С Марией произошла престранная вещь: впервые в жизни на нее смотрели не как на женщину, а как просто на человека. Именно человеку Тату дал приют и работу; человеку — предложил ходить на занятия в партизанской школе… Обезьяньи чары не действовали на Че Гевару. Бабушка Фатин говорила когда-то, что предмет не действует на тех, чье сердце занято. Сердце Че Гевары оказалось занято — но не другой женщиной, а революцией. Мария была потрясена. Она снова и снова обдумывала все, что говорил команданте, снова и снова вызывала в памяти его лицо… Она влюбилась — неодолимо, тихо и безнадежно.

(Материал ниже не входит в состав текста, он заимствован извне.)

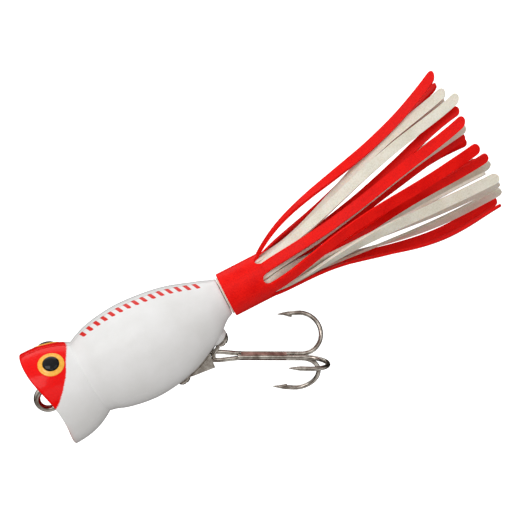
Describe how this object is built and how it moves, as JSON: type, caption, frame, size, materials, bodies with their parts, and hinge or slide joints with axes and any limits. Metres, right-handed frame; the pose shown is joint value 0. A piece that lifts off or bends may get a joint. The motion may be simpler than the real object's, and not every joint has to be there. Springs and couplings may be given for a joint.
{
  "type": "topwater fishing lure",
  "caption": "Topwater popper: hollow cup-faced float with a screw-eye line tie, a belly hanger carrying a swinging treble hook, and a slit rubber tail skirt pushed on a stud.",
  "frame": {"origin": "centre of the line tie's eye", "axes": "+X from the mouth to the tail, +Z to the lure's back, +Y to its left side; the body's seam lies in the XZ plane"},
  "size_m": [0.1096, 0.02, 0.0543],
  "materials": {
    "gloss_white_plastic": "moulded shell, painted and clear coated",
    "yellow_iris": "gloss",
    "black_pupil": "high gloss",
    "nickel_plate": "nickel plated steel wire and sheet",
    "copper_braze": "dull brazing metal",
    "red_rubber": "satin, fine speckle",
    "white_rubber": "satin, slightly translucent"
  },
  "bodies": {
    "lure_body": {"body_shell_left": "gloss_white_plastic", "body_shell_right": "gloss_white_plastic", "eye_iris_left": "yellow_iris", "eye_iris_right": "yellow_iris", "eye_pupil_left": "black_pupil", "eye_pupil_right": "black_pupil", "line_tie": "nickel_plate", "hanger_guard": "nickel_plate", "hanger_bail": "nickel_plate", "hanger_screw_front": "nickel_plate", "hanger_screw_rear": "nickel_plate"},
    "treble_hook": {"hook_double": "nickel_plate", "hook_single": "nickel_plate", "hook_braze": "copper_braze"},
    "skirt": {"skirt_outer": "red_rubber", "skirt_middle": "white_rubber", "skirt_inner": "red_rubber"}
  },
  "joints": [
    {"name": "hook_swing", "type": "hinge", "parent": "lure_body", "child": "treble_hook", "pos_m": [0.03515, 0, -0.00892], "axis": [0, 1, 0], "range_deg": [-26, 76]},
    {"name": "skirt_pull_off", "type": "slide", "parent": "lure_body", "child": "skirt", "axis": [1, 0, 0], "range_m": [0, 0.007]}
  ]
}
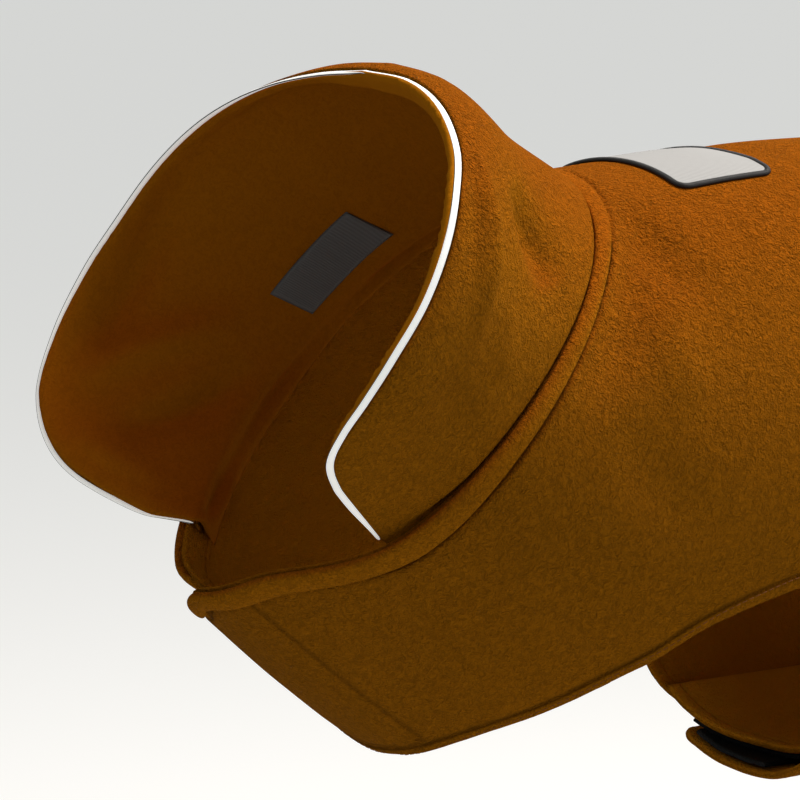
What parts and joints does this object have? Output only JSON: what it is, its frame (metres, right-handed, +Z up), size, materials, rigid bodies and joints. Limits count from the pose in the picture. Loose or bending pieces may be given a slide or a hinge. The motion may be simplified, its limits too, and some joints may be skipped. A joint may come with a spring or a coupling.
{
  "type": "dog coat",
  "caption": "Fleece dog coat with a stand collar, reflective collar piping, overlapping chest flaps and a lapped belly strap, in its worn shape with nobody in it.",
  "frame": {"origin": "on the inner face of the back, just behind the neck seam, where the coat lies on the wearer's withers", "axes": "-X towards the head, +X towards the tail, -Y the wearer's left, +Y the wearer's right, +Z up, away from the wearer's back"},
  "size_m": [0.8103, 0.266, 0.3483],
  "materials": {
    "fleece_outer": "short dense fleece pile, matt, with a soft sheen at grazing angles",
    "fleece_inner": "smooth brushed fleece, matt",
    "reflective_piping": "smooth reflective tape",
    "closure_tape": "black hook and loop tape",
    "woven_label": "fine satin weave, bare",
    "patch_field": "light grey felted field, bare",
    "patch_border": "black bound edge"
  },
  "bodies": {
    "root": {"main_panel": "fleece_outer", "neck_band": "fleece_outer", "belly_strap_left": "fleece_outer", "belly_strap_right": "fleece_outer", "collar_outer": "fleece_outer", "collar_inner": "fleece_inner", "collar_piping": "reflective_piping", "chest_loop_tape": "closure_tape", "chest_hook_tape": "closure_tape", "belly_loop_tape": "closure_tape", "belly_hook_tape": "closure_tape", "size_label": "woven_label", "back_patch": "patch_field", "patch_border": "patch_border"}
  },
  "joints": []
}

Мария со страхом обнаружила, что ей больше не хочется быть просто женой хорошего мужа. Она вдруг поняла, как ей нравится учиться; как это удивительно и хорошо, когда у тебя есть дело. Мария была слишком женщиной, чтобы захотеть воевать — даже ради революции, возлюбленной Че. Но Тату не только воевал — он еще и лечил. Мария захотела стать врачом.
И вот тут ей очень даже могла помочь Обезьянка.
На секунду пальцы Марии остановились, шорох падающих в миску орехов прервался. Девушка оглянулась через плечо — из-под кухонного навеса виднелось несколько палаток, и в одной из них горел свет. Мария ехидно улыбнулась и продолжила лущить арахис. Товарищ Цветков уже не спал. Скоро выберется из палатки, приглаживая руками свои удивительные рыжеватые волосы, — а кожа у него белая, как молоко, и покрыта светло-коричневыми круглыми пятнышками, будто усеяна просом. Противно, но что поделаешь… Товарищ Цветков придет под навес, нальет себе воды и скажет: «Ну, как дела у моей прекрасной колдуньи?»
Вот уж на кого Обезьянка подействовала как удар!
Стоило Марии слегка сосредоточиться — и товарищ Цветков будто сошел с ума. Была б его воля — целыми днями вертелся бы на кухне… Он говорил ей странные, глупые, завораживающие слова. «Ты плачешь? — со смехом спрашивал он, когда у Марии было плохое настроение. — Послушай! Далеко-далеко, на озере Чад, изысканный бродит жираф». «Но в мире есть иные области, луной мучительно томимы», — говорил он, когда Мария жаловалась на вечную полутьму. И любимые свои стихи, частенько поминая какого-то Самиздата, повторял к месту и не к месту — Марии, партизанам, ящикам с патронами, гербарию: «Как темно… этот лес бесконечен… Не увидеть нам солнца уже никогда… Пьер, дневник у тебя? На груди под рубашкой?.. Лучше жизнь потерять нам, чем этот дневник!» Дневник у товарища Цветкова был, пухлый, потрепанный, и русский его очень берег — держал, правда, не под рубашкой, а в нагрудном кармане.